Bersyukur dan Sukurin!
Bersyukurlah, begitu ungkap dan pesan setiap orang tua Gehol pada anaknya. Sesulit apapun kehidupan, kata syukur selalu tersemat. Tak peduli kau NU, Muhammadiyah, atau kaum yang jauh dari Mesjid model aku ini, kata syukur senantiasa wajib disebut.
Kata itu pula yang menguatkan kami, anak-anak Gehol dan tentu saja semua warga Gehol dimanapun berada. Tak peduli BBM naik, PNPM tak sampai, raskin di garong orang, atau e-KTP yang melelahkan tak kunjung jadi, warga Gehol tetap bisa tersenyum. Syukur masih bisa hidup dan menikmati hidup jauh lebih indah daripada si Paul Cumming yang kisahnya "mengerikan".
Bagi warga Gehol, sesungguhnya kehadiran kebahagiaan telah melekat sejak mereka lahir dan besar di Gehol sana. Sistem yang sudah disematkan leluhur sesungguhnya dengan apik telah menyediakan kebahagiaan dalam arena kehidupan. Namun sistem itu diperkosa oleh cekokan materi. Maka, kini Gehol sudah mulai dirasuki hal-hal serba materi.
Jika dulu kau akan bahagia mengerjakan sawah dan kebun bersama tetanggamu, kini kau harus rajin menghitung seberapa anggaran untuk mereka. Liliuran yang diciptakan dengan penuh rasa syukur dan cinta sesama berubah menjadi ngabedug yang sejatinya komersialisasi tetangga sendiri. Miris. Begitu juga saat kau membangun rumah, tak ada lagi kajak dimana tetanggamu berkumpul sebab ikut bersyukur kau mampu bangun tempat berteduh yang layak. Kini, kajak diperkosa dengan sistem kerja harian yang sekali lagi menilai pekerjaan tetanggamu dari seberapa uang yang menurut umum layak diberikan.
Tapi, liciknya para pemerkosa sistem ini adalah kemampuan tetap mewajibkan warga Gehol bersyukur. Jika liliuran dan kajak dikomersialisasi antartetangga, maka kerid yang sejatinya adalah kewajiban pemerintah menyediakan fasilitas yang layak bagi warga Gehol justru dibebankan kepada warga Gehol itu sendiri. Sedih! Kerid dengan jumawa telah memaksa warga Gehol untuk aktif berpartisipasi membangun desa, sebuah kewajiban yang seharusnya dilakukan pemerintah.

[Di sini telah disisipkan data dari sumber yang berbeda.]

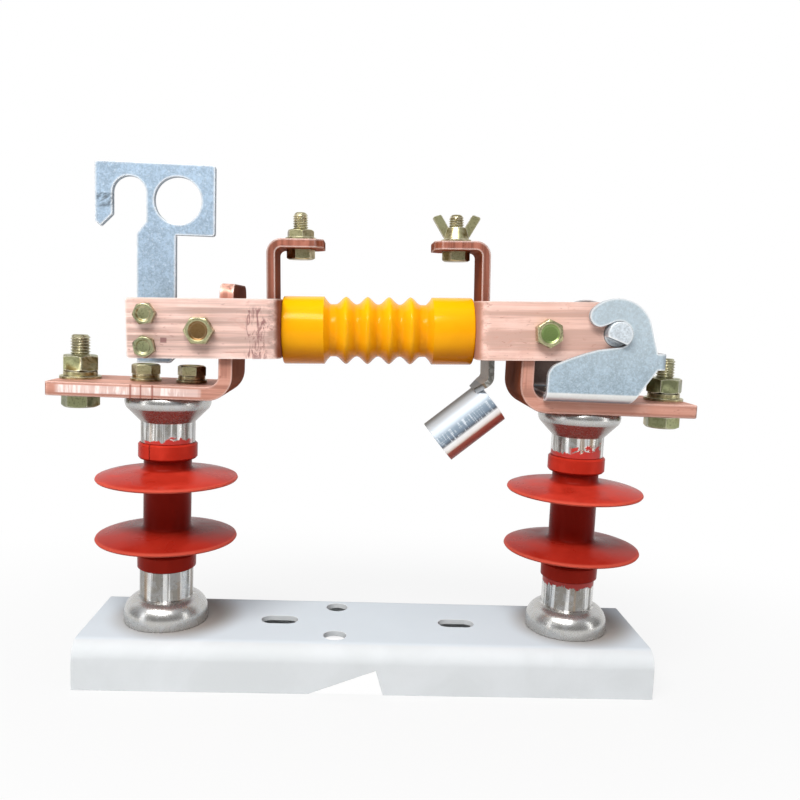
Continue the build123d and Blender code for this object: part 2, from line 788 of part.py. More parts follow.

Kini, ketika nestapa begitu sering menyapa kaum miskin, termasuk warga Gehol, pemerintah bisa jadi punya kerjaan. Tidak sengaja memang, mungkin juga tak ada niat. Seburuk-buruknya pemerintah, toh ada juga warga Gehol yang menjadikan dirinya abdi negeri ini. Menyandang status jempolan sebagai PNS, dimana masa depannya ditanggung peluh dan lelah warga Gehol yang taat pajak. Namun, banyak hal yang seharusnya mampu ditangani pemerintah yang justru terjadi kekosongan.
Kemana pemerintah saat warga Gehol berdiaspora ke kota-kota besar karena kebutuhan pekerjaan yang layak susah diperoleh di desa? Entah di mana pemerintah saat warga Gehol terpaksa blekukan menelusuri jalanan aspal berlumpur hanya sekedar untuk membuat akte lahir demi memastikan anaknya diakui negara? Lenyap, beserta janji-janji yang ditebar saat hendak menjabat.
Tapi, bukan warga Gehol namanya jika tak sanggup bertahan dari nestapa. Jika dilihat dari sejarah yang kuingat, warga Gehol yang bunuh diri sebab cengeng menghadapi kehidupan tak terangkum dalam sensus penduduk. Maka, saat pemerintah dengan lantang ingin menaikkan BBM, warga Gehol relatif tenang dan optimis menghadang masa depan. Jika sehari-hari mereka biasa ditinggal aparat, kenapa pula mesti menggantungkan harapan pada mereka yang terbukti keparat?
Sampai kapanpun, warga Gehol tetap akan tersenyum dan bersyukur, tanpa mengucapkan kata "sukurin" saat para perangkai nestapa terkena bala. Sukurin!